STATED TASK: Will you give every entry again exactly as it stands?

ROWS:
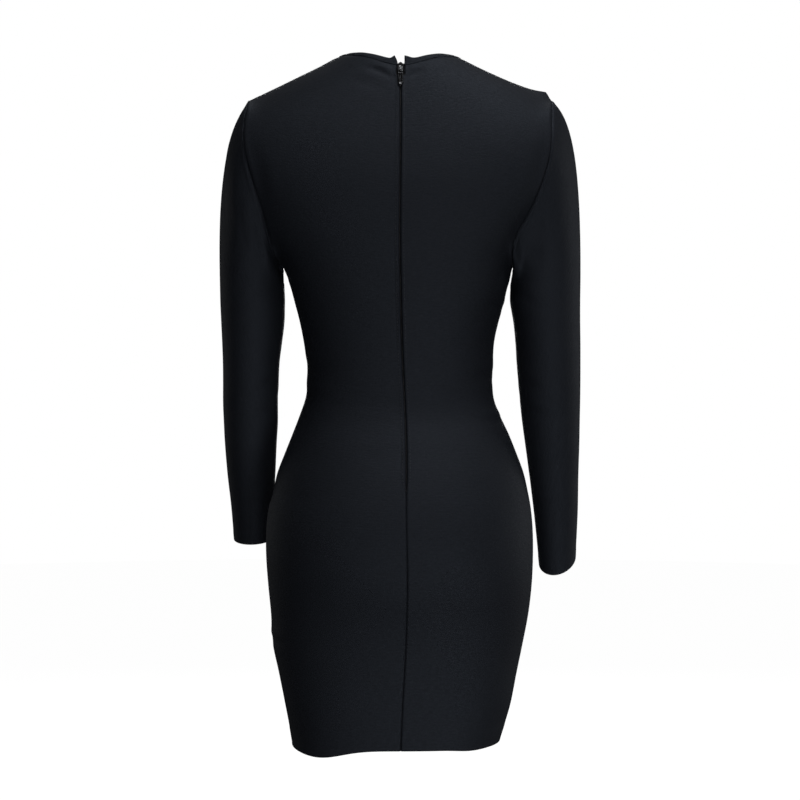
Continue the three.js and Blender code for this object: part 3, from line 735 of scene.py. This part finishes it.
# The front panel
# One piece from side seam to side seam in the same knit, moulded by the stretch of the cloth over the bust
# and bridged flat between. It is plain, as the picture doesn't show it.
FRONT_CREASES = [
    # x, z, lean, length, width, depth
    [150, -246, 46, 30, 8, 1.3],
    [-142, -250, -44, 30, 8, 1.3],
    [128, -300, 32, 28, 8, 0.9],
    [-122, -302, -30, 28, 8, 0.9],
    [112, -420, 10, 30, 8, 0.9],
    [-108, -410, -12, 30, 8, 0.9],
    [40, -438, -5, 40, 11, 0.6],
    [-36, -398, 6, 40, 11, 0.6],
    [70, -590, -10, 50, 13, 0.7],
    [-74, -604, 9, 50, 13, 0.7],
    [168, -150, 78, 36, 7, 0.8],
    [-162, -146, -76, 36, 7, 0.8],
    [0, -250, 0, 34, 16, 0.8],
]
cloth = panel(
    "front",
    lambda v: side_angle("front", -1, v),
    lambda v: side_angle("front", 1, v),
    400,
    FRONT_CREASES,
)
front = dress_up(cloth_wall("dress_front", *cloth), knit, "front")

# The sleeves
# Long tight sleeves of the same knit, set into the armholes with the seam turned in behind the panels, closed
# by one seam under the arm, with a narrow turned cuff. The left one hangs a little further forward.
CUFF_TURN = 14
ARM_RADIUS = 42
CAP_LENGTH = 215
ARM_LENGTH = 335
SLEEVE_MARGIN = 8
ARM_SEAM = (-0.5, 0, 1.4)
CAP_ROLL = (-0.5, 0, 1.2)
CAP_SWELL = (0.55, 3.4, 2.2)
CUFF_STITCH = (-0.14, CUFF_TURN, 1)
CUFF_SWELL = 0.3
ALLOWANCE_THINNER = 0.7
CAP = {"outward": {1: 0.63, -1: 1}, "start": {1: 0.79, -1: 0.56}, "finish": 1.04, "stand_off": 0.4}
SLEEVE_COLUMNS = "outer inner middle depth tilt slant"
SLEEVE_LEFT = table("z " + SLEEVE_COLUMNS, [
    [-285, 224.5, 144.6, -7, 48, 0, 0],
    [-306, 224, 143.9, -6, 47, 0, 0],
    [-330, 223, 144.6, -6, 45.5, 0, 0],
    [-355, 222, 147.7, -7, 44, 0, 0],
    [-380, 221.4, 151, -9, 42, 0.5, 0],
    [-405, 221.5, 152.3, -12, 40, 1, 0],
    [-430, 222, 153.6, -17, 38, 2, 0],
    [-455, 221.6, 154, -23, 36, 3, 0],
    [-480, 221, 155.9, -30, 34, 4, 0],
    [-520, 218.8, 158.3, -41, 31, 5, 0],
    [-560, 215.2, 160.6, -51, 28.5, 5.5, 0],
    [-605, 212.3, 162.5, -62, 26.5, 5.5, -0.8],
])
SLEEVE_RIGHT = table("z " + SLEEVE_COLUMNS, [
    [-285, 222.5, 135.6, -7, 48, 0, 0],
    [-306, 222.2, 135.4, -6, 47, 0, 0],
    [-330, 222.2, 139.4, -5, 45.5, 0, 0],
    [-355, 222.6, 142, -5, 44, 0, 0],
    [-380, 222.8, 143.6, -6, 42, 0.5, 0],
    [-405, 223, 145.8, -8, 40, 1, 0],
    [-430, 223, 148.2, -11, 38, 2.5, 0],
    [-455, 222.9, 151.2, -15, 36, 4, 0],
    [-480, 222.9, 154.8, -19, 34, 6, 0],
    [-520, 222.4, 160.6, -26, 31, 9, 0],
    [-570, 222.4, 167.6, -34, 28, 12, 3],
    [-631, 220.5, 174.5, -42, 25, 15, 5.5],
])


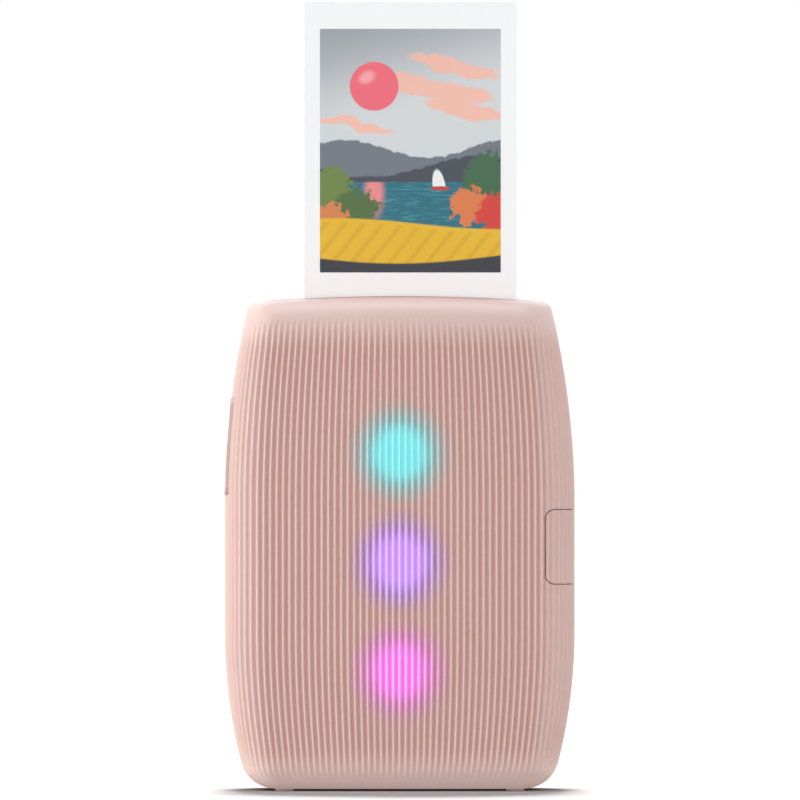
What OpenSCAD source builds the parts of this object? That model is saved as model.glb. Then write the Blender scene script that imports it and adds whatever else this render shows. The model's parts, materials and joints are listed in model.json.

WORKED SOLUTION:
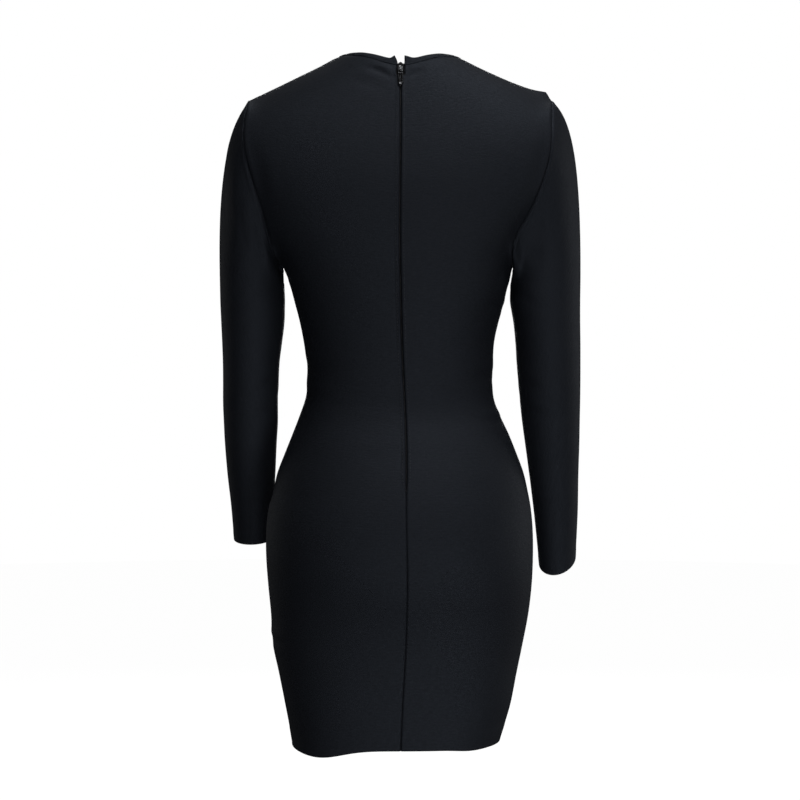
Continue the three.js and Blender code for this object: part 3, from line 735 of scene.py. This part finishes it.
# The front panel
# One piece from side seam to side seam in the same knit, moulded by the stretch of the cloth over the bust
# and bridged flat between. It is plain, as the picture doesn't show it.
FRONT_CREASES = [
    # x, z, lean, length, width, depth
    [150, -246, 46, 30, 8, 1.3],
    [-142, -250, -44, 30, 8, 1.3],
    [128, -300, 32, 28, 8, 0.9],
    [-122, -302, -30, 28, 8, 0.9],
    [112, -420, 10, 30, 8, 0.9],
    [-108, -410, -12, 30, 8, 0.9],
    [40, -438, -5, 40, 11, 0.6],
    [-36, -398, 6, 40, 11, 0.6],
    [70, -590, -10, 50, 13, 0.7],
    [-74, -604, 9, 50, 13, 0.7],
    [168, -150, 78, 36, 7, 0.8],
    [-162, -146, -76, 36, 7, 0.8],
    [0, -250, 0, 34, 16, 0.8],
]
cloth = panel(
    "front",
    lambda v: side_angle("front", -1, v),
    lambda v: side_angle("front", 1, v),
    400,
    FRONT_CREASES,
)
front = dress_up(cloth_wall("dress_front", *cloth), knit, "front")

# The sleeves
# Long tight sleeves of the same knit, set into the armholes with the seam turned in behind the panels, closed
# by one seam under the arm, with a narrow turned cuff. The left one hangs a little further forward.
CUFF_TURN = 14
ARM_RADIUS = 42
CAP_LENGTH = 215
ARM_LENGTH = 335
SLEEVE_MARGIN = 8
ARM_SEAM = (-0.5, 0, 1.4)
CAP_ROLL = (-0.5, 0, 1.2)
CAP_SWELL = (0.55, 3.4, 2.2)
CUFF_STITCH = (-0.14, CUFF_TURN, 1)
CUFF_SWELL = 0.3
ALLOWANCE_THINNER = 0.7
CAP = {"outward": {1: 0.63, -1: 1}, "start": {1: 0.79, -1: 0.56}, "finish": 1.04, "stand_off": 0.4}
SLEEVE_COLUMNS = "outer inner middle depth tilt slant"
SLEEVE_LEFT = table("z " + SLEEVE_COLUMNS, [
    [-285, 224.5, 144.6, -7, 48, 0, 0],
    [-306, 224, 143.9, -6, 47, 0, 0],
    [-330, 223, 144.6, -6, 45.5, 0, 0],
    [-355, 222, 147.7, -7, 44, 0, 0],
    [-380, 221.4, 151, -9, 42, 0.5, 0],
    [-405, 221.5, 152.3, -12, 40, 1, 0],
    [-430, 222, 153.6, -17, 38, 2, 0],
    [-455, 221.6, 154, -23, 36, 3, 0],
    [-480, 221, 155.9, -30, 34, 4, 0],
    [-520, 218.8, 158.3, -41, 31, 5, 0],
    [-560, 215.2, 160.6, -51, 28.5, 5.5, 0],
    [-605, 212.3, 162.5, -62, 26.5, 5.5, -0.8],
])
SLEEVE_RIGHT = table("z " + SLEEVE_COLUMNS, [
    [-285, 222.5, 135.6, -7, 48, 0, 0],
    [-306, 222.2, 135.4, -6, 47, 0, 0],
    [-330, 222.2, 139.4, -5, 45.5, 0, 0],
    [-355, 222.6, 142, -5, 44, 0, 0],
    [-380, 222.8, 143.6, -6, 42, 0.5, 0],
    [-405, 223, 145.8, -8, 40, 1, 0],
    [-430, 223, 148.2, -11, 38, 2.5, 0],
    [-455, 222.9, 151.2, -15, 36, 4, 0],
    [-480, 222.9, 154.8, -19, 34, 6, 0],
    [-520, 222.4, 160.6, -26, 31, 9, 0],
    [-570, 222.4, 167.6, -34, 28, 12, 3],
    [-631, 220.5, 174.5, -42, 25, 15, 5.5],
])


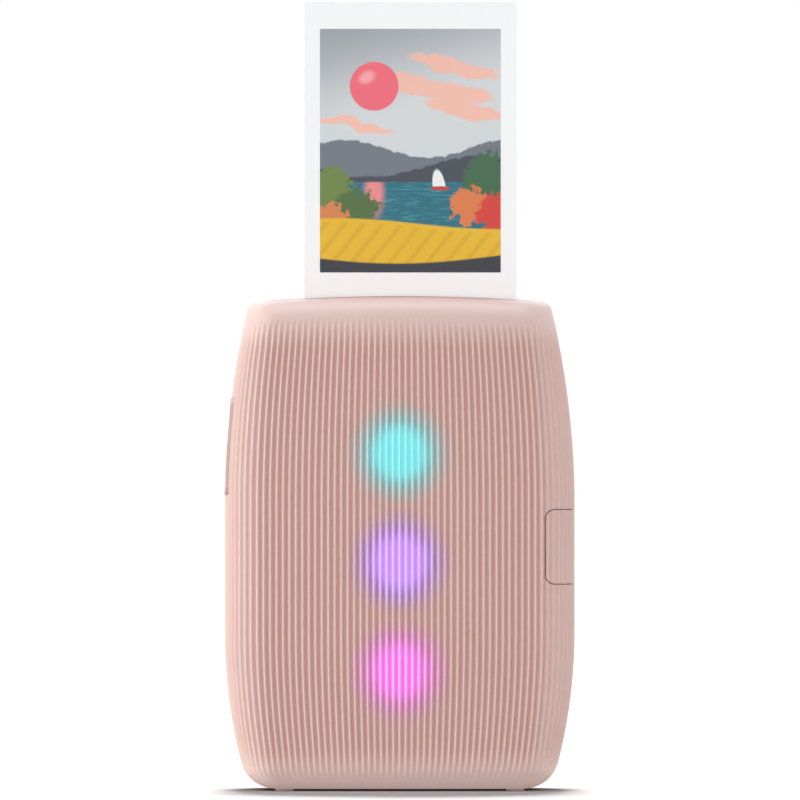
What OpenSCAD source builds the parts of this object? That model is saved as model.glb. Then write the Blender scene script that imports it and adds whatever else this render shows. The model's parts, materials and joints are listed in model.json.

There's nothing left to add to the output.